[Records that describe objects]
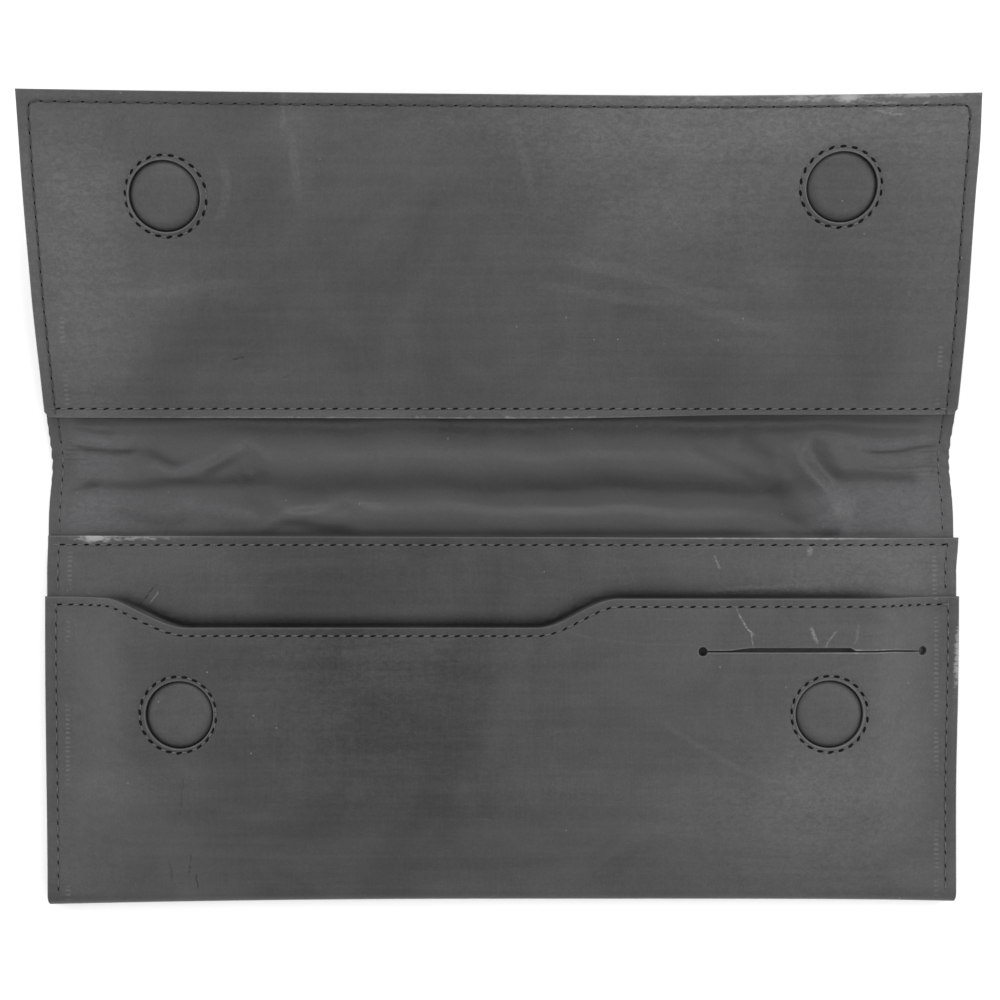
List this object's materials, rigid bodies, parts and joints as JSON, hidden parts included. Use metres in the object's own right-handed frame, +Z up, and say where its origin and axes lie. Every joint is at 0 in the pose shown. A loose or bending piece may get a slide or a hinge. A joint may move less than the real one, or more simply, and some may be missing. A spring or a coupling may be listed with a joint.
{
  "type": "travel pouch",
  "caption": "Long leather travel pouch lying open, with a pocket behind a pocket, a card slot, a supple spine and a flap closed by covered magnets.",
  "frame": {"origin": "on the table under the middle of the open pouch, half way from the bottom fold to the flap's free edge", "axes": "+X across the pouch to the card slot's side, +Y from the bottom fold to the flap, +Z up from the table, out of the pockets' side"},
  "size_m": [0.24, 0.2086, 0.0257],
  "materials": {
    "leather": "waxed, fine grain, soft sheen, lightly scuffed",
    "lining": "thin, supple and creased, soft sheen",
    "thread": "waxed thread, matt",
    "backing": "matt bonded backing",
    "magnet": "nickel plated"
  },
  "bodies": {
    "pouch": {"pouch_skin": "leather", "back_lining": "lining", "pocket_panel": "leather", "front_lining": "lining", "card_slot_sheet": "backing", "mouth_seam": "thread", "pocket_panel_seam": "thread", "side_seam_left": "thread", "side_seam_right": "thread", "magnet_front_left": "magnet", "magnet_cover_front_left": "leather", "magnet_seam_front_left": "thread", "magnet_patch_left": "backing", "magnet_front_right": "magnet", "magnet_cover_front_right": "leather", "magnet_seam_front_right": "thread", "magnet_patch_right": "backing"},
    "spine": {"spine_skin": "leather", "spine_lining": "lining", "spine_seam_left": "thread", "spine_seam_right": "thread"},
    "flap": {"flap_skin": "leather", "flap_lining": "lining", "flap_interlining": "backing", "flap_panel": "leather", "flap_edge_seam": "thread", "flap_hem_seam": "thread", "magnet_flap_left": "magnet", "magnet_cover_flap_left": "leather", "magnet_seam_flap_left": "thread", "magnet_flap_right": "magnet", "magnet_cover_flap_right": "leather", "magnet_seam_flap_right": "thread"}
  },
  "joints": [
    {"name": "spine_fold", "type": "hinge", "parent": "pouch", "child": "spine", "pos_m": [0, 0.00571, 0.002], "axis": [1, 0, 0], "range_deg": [-7, 83]},
    {"name": "flap_fold", "type": "hinge", "parent": "spine", "child": "flap", "pos_m": [0, 0.02308, 0.00413], "axis": [1, 0, 0], "range_deg": [-7, 83]}
  ],
  "couplings": [
    {"joint": "flap_fold", "follows": "spine_fold", "ratio": 1}
  ]
}
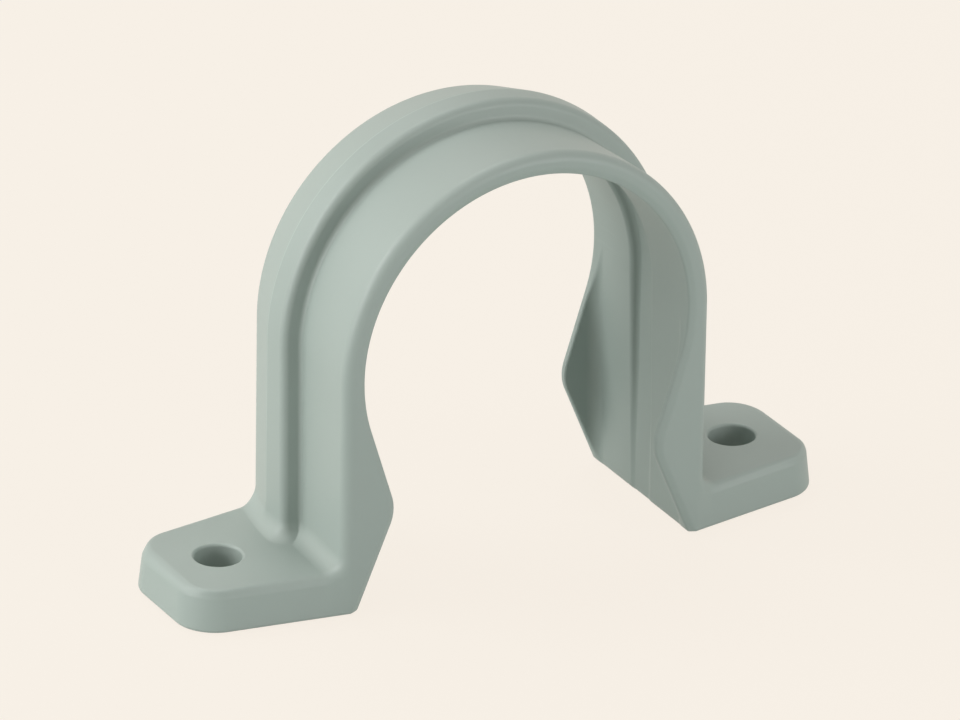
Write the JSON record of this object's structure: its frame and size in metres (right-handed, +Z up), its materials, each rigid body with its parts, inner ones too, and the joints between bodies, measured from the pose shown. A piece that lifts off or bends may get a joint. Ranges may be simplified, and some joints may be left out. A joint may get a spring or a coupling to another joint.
{
  "type": "pipe_saddle_clip",
  "caption": "One-piece grey plastic saddle clip for a 50 mm pipe: a ribbed half-round band with gripping lobes inside its legs and two tapered screw feet.",
  "frame": {"origin": "middle of the base plane, under the middle of the bore", "axes": "X runs along the feet, Y along the pipe with the front at -Y, Z up from the base plane"},
  "size_m": [0.0984, 0.027, 0.0641],
  "materials": {
    "grey_plastic": "satin"
  },
  "bodies": {
    "root": {"saddle_clip": "grey_plastic"}
  },
  "joints": []
}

### EXERCISE DIRECTIONS
Write the data from above out again, exactly.

### SOLUTION TO THIS PROBLEM
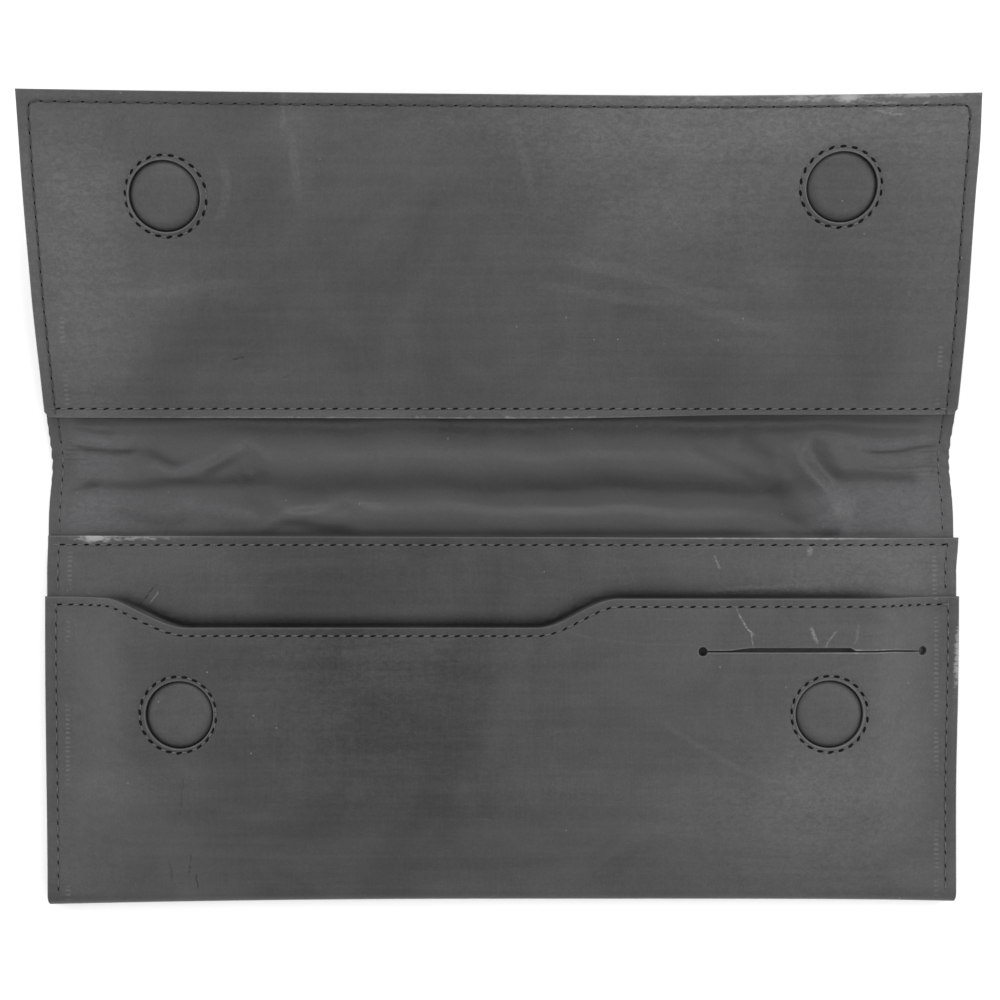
List this object's materials, rigid bodies, parts and joints as JSON, hidden parts included. Use metres in the object's own right-handed frame, +Z up, and say where its origin and axes lie. Every joint is at 0 in the pose shown. A loose or bending piece may get a slide or a hinge. A joint may move less than the real one, or more simply, and some may be missing. A spring or a coupling may be listed with a joint.
{
  "type": "travel pouch",
  "caption": "Long leather travel pouch lying open, with a pocket behind a pocket, a card slot, a supple spine and a flap closed by covered magnets.",
  "frame": {"origin": "on the table under the middle of the open pouch, half way from the bottom fold to the flap's free edge", "axes": "+X across the pouch to the card slot's side, +Y from the bottom fold to the flap, +Z up from the table, out of the pockets' side"},
  "size_m": [0.24, 0.2086, 0.0257],
  "materials": {
    "leather": "waxed, fine grain, soft sheen, lightly scuffed",
    "lining": "thin, supple and creased, soft sheen",
    "thread": "waxed thread, matt",
    "backing": "matt bonded backing",
    "magnet": "nickel plated"
  },
  "bodies": {
    "pouch": {"pouch_skin": "leather", "back_lining": "lining", "pocket_panel": "leather", "front_lining": "lining", "card_slot_sheet": "backing", "mouth_seam": "thread", "pocket_panel_seam": "thread", "side_seam_left": "thread", "side_seam_right": "thread", "magnet_front_left": "magnet", "magnet_cover_front_left": "leather", "magnet_seam_front_left": "thread", "magnet_patch_left": "backing", "magnet_front_right": "magnet", "magnet_cover_front_right": "leather", "magnet_seam_front_right": "thread", "magnet_patch_right": "backing"},
    "spine": {"spine_skin": "leather", "spine_lining": "lining", "spine_seam_left": "thread", "spine_seam_right": "thread"},
    "flap": {"flap_skin": "leather", "flap_lining": "lining", "flap_interlining": "backing", "flap_panel": "leather", "flap_edge_seam": "thread", "flap_hem_seam": "thread", "magnet_flap_left": "magnet", "magnet_cover_flap_left": "leather", "magnet_seam_flap_left": "thread", "magnet_flap_right": "magnet", "magnet_cover_flap_right": "leather", "magnet_seam_flap_right": "thread"}
  },
  "joints": [
    {"name": "spine_fold", "type": "hinge", "parent": "pouch", "child": "spine", "pos_m": [0, 0.00571, 0.002], "axis": [1, 0, 0], "range_deg": [-7, 83]},
    {"name": "flap_fold", "type": "hinge", "parent": "spine", "child": "flap", "pos_m": [0, 0.02308, 0.00413], "axis": [1, 0, 0], "range_deg": [-7, 83]}
  ],
  "couplings": [
    {"joint": "flap_fold", "follows": "spine_fold", "ratio": 1}
  ]
}
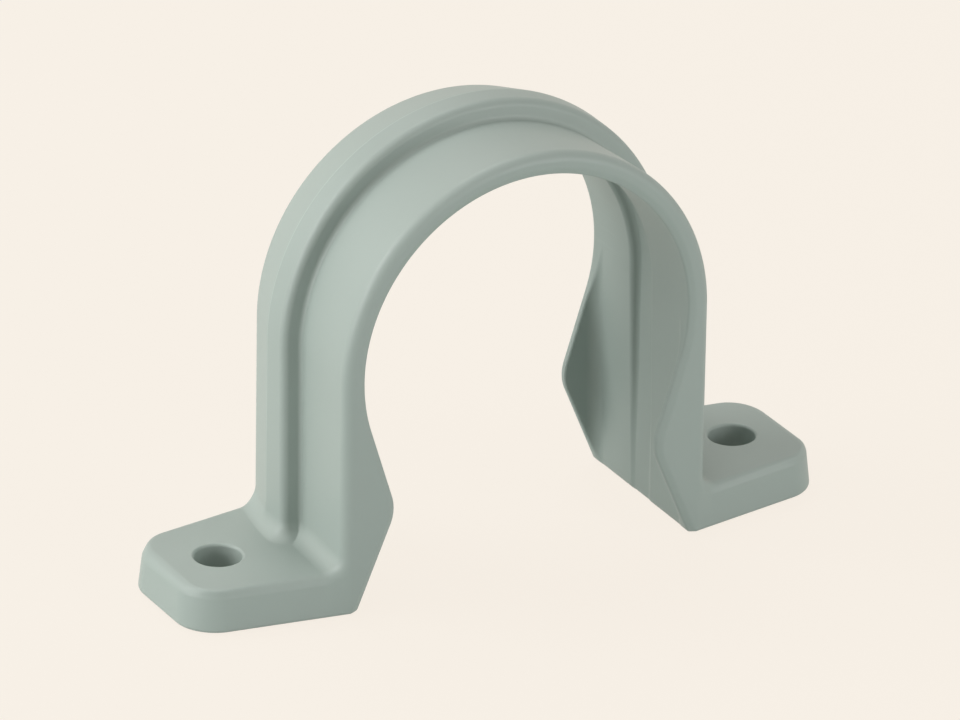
Write the JSON record of this object's structure: its frame and size in metres (right-handed, +Z up), its materials, each rigid body with its parts, inner ones too, and the joints between bodies, measured from the pose shown. A piece that lifts off or bends may get a joint. Ranges may be simplified, and some joints may be left out. A joint may get a spring or a coupling to another joint.
{
  "type": "pipe_saddle_clip",
  "caption": "One-piece grey plastic saddle clip for a 50 mm pipe: a ribbed half-round band with gripping lobes inside its legs and two tapered screw feet.",
  "frame": {"origin": "middle of the base plane, under the middle of the bore", "axes": "X runs along the feet, Y along the pipe with the front at -Y, Z up from the base plane"},
  "size_m": [0.0984, 0.027, 0.0641],
  "materials": {
    "grey_plastic": "satin"
  },
  "bodies": {
    "root": {"saddle_clip": "grey_plastic"}
  },
  "joints": []
}